_Requirement_
Output exactly the lines from the first one down to the line containing "0.4), (220.0, 0.45))", inclusive.

_Source excerpt_
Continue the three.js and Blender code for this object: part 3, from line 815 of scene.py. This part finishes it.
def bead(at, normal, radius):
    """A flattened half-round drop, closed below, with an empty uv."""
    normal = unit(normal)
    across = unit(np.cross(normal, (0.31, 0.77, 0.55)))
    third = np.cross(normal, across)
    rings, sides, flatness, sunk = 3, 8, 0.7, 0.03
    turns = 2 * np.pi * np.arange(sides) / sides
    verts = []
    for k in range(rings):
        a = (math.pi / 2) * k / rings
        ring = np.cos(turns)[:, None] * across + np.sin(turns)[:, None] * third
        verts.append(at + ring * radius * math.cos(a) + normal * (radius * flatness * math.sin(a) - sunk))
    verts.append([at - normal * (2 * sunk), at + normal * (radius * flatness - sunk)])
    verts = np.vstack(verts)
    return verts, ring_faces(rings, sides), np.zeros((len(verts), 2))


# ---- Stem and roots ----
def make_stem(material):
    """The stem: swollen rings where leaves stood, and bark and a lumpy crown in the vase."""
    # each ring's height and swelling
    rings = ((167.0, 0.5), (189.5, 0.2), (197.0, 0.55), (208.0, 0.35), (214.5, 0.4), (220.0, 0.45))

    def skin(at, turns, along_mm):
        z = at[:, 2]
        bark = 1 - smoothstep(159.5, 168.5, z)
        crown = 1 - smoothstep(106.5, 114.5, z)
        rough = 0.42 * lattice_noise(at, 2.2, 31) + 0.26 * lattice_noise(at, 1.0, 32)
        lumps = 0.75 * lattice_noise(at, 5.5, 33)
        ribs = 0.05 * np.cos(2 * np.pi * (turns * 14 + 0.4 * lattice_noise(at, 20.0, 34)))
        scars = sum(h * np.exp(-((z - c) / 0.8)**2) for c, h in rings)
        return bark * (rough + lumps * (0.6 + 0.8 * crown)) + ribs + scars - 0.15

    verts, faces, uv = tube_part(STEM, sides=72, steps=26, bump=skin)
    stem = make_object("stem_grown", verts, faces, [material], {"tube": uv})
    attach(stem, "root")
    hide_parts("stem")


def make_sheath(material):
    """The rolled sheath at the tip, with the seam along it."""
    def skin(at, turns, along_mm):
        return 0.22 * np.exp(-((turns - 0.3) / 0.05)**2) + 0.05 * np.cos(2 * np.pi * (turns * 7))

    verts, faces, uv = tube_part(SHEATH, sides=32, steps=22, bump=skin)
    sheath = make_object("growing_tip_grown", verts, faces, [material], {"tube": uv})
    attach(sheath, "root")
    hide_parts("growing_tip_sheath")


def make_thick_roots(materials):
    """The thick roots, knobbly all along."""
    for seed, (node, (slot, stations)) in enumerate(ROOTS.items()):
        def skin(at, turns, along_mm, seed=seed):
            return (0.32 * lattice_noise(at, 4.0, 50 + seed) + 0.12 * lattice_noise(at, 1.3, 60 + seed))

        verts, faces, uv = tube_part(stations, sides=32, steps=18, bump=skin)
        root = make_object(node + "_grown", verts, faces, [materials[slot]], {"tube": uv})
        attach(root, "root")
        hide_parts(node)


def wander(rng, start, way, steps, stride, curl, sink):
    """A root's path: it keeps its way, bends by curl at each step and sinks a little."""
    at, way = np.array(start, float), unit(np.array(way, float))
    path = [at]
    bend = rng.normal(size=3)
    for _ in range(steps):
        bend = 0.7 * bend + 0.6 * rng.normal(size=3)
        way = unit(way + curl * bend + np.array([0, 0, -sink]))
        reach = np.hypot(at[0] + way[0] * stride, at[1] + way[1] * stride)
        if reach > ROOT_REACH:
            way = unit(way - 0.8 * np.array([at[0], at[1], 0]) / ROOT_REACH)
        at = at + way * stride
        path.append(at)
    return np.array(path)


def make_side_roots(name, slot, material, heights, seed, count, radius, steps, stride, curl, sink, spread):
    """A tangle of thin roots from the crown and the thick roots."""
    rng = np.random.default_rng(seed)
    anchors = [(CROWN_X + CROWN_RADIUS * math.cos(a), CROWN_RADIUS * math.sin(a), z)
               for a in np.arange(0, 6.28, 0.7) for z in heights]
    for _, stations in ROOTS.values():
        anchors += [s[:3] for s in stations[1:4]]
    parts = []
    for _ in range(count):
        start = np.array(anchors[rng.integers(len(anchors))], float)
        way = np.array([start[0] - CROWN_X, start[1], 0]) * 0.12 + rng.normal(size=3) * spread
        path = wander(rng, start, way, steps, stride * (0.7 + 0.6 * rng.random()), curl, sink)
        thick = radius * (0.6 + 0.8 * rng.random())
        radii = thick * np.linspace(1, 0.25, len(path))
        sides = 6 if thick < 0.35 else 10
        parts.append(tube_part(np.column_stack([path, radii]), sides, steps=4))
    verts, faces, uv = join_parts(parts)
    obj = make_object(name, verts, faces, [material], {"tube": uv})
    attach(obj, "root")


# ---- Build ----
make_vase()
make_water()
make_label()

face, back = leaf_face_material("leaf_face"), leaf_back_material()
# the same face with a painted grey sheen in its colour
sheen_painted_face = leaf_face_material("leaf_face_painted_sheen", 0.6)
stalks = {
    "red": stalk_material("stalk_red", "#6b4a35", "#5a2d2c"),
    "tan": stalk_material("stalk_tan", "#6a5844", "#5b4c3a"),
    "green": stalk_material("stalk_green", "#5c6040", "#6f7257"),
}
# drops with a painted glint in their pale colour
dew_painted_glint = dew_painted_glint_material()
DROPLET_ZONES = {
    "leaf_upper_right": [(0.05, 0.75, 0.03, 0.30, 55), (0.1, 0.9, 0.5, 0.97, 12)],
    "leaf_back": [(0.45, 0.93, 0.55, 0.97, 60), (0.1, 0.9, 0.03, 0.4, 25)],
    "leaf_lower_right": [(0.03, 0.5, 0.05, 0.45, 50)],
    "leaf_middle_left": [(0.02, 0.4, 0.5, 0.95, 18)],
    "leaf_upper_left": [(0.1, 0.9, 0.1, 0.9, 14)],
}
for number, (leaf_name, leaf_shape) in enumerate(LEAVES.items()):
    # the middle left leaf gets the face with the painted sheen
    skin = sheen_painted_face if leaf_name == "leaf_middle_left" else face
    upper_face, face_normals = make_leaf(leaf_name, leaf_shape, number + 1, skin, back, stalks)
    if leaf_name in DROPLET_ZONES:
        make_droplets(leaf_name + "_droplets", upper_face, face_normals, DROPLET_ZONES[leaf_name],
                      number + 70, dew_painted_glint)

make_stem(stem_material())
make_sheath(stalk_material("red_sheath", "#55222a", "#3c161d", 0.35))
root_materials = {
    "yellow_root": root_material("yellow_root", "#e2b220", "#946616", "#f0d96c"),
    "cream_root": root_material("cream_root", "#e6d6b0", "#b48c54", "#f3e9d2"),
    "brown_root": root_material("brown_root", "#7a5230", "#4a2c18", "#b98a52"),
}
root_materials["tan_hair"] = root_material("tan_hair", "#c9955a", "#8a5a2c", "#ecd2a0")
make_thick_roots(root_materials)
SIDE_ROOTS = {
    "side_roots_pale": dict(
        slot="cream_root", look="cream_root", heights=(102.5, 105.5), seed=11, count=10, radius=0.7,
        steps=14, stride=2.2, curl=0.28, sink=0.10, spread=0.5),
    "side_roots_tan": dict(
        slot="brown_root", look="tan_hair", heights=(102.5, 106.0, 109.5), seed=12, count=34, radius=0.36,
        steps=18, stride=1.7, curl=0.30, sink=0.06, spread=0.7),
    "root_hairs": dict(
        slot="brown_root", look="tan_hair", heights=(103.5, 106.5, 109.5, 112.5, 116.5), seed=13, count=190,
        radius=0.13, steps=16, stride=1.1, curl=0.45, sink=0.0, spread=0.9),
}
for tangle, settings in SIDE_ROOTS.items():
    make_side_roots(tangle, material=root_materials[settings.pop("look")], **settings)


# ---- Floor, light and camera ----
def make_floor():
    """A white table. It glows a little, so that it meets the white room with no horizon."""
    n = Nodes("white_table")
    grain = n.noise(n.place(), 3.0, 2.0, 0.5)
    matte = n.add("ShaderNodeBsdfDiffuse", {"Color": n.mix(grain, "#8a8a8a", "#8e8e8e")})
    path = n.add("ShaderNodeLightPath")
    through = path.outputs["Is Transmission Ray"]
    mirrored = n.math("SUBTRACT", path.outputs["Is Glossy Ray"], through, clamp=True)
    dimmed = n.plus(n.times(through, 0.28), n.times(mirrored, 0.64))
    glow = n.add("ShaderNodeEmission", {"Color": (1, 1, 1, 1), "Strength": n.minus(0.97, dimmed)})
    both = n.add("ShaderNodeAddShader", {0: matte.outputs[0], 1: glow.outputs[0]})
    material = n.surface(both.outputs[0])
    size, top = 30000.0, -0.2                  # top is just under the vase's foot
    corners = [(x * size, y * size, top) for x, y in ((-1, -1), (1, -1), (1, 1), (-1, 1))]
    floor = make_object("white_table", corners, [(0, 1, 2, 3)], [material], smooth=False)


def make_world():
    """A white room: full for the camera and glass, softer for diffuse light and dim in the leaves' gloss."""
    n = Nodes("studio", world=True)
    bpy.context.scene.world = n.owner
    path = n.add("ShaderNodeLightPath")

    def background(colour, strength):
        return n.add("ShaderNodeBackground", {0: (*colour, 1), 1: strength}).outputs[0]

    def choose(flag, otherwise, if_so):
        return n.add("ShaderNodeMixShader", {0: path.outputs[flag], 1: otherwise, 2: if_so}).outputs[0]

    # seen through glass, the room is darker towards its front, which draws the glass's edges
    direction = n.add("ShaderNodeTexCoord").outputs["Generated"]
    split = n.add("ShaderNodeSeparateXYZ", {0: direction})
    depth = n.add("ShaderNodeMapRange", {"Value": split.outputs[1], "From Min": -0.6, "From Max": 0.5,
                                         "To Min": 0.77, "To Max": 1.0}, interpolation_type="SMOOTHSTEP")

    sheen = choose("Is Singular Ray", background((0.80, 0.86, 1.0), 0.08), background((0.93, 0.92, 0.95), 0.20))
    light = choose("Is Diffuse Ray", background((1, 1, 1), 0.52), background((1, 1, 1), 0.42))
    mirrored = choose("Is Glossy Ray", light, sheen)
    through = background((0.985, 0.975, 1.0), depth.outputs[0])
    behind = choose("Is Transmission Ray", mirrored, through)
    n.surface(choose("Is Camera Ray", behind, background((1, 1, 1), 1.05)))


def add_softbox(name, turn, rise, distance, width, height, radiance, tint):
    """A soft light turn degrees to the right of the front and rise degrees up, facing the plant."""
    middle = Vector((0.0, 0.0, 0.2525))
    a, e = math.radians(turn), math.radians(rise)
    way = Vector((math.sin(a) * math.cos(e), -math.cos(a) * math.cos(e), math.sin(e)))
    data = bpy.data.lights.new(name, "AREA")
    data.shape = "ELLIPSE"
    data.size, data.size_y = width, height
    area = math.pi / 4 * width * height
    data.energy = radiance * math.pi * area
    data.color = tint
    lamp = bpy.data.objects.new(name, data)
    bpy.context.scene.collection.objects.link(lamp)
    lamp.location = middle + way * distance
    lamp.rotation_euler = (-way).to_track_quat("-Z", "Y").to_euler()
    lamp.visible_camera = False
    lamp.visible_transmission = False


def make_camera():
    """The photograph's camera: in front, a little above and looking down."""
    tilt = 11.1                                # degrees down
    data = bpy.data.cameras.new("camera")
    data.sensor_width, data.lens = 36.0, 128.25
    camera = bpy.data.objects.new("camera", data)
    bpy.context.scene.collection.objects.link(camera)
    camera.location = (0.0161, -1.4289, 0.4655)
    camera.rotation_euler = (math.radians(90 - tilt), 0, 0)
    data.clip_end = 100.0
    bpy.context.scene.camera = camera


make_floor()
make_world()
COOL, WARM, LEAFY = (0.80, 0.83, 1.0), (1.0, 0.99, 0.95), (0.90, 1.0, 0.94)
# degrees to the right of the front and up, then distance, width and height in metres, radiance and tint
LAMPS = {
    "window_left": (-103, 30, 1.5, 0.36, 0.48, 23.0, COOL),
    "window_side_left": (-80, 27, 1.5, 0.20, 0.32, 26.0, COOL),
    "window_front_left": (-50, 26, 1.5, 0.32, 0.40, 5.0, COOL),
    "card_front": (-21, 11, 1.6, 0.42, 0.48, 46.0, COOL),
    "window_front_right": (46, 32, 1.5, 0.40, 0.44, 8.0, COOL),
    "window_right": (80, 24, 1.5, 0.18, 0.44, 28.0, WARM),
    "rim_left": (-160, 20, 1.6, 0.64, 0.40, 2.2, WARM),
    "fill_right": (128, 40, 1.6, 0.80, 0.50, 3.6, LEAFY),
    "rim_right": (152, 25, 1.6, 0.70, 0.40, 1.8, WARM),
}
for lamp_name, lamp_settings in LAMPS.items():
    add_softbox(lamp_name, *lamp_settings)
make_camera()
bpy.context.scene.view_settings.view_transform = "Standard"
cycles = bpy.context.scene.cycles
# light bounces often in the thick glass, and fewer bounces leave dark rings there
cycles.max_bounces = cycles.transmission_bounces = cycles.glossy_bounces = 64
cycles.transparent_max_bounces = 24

_Exercise solution_
Continue the three.js and Blender code for this object: part 3, from line 815 of scene.py. This part finishes it.
def bead(at, normal, radius):
    """A flattened half-round drop, closed below, with an empty uv."""
    normal = unit(normal)
    across = unit(np.cross(normal, (0.31, 0.77, 0.55)))
    third = np.cross(normal, across)
    rings, sides, flatness, sunk = 3, 8, 0.7, 0.03
    turns = 2 * np.pi * np.arange(sides) / sides
    verts = []
    for k in range(rings):
        a = (math.pi / 2) * k / rings
        ring = np.cos(turns)[:, None] * across + np.sin(turns)[:, None] * third
        verts.append(at + ring * radius * math.cos(a) + normal * (radius * flatness * math.sin(a) - sunk))
    verts.append([at - normal * (2 * sunk), at + normal * (radius * flatness - sunk)])
    verts = np.vstack(verts)
    return verts, ring_faces(rings, sides), np.zeros((len(verts), 2))


# ---- Stem and roots ----
def make_stem(material):
    """The stem: swollen rings where leaves stood, and bark and a lumpy crown in the vase."""
    # each ring's height and swelling
    rings = ((167.0, 0.5), (189.5, 0.2), (197.0, 0.55), (208.0, 0.35), (214.5, 0.4), (220.0, 0.45))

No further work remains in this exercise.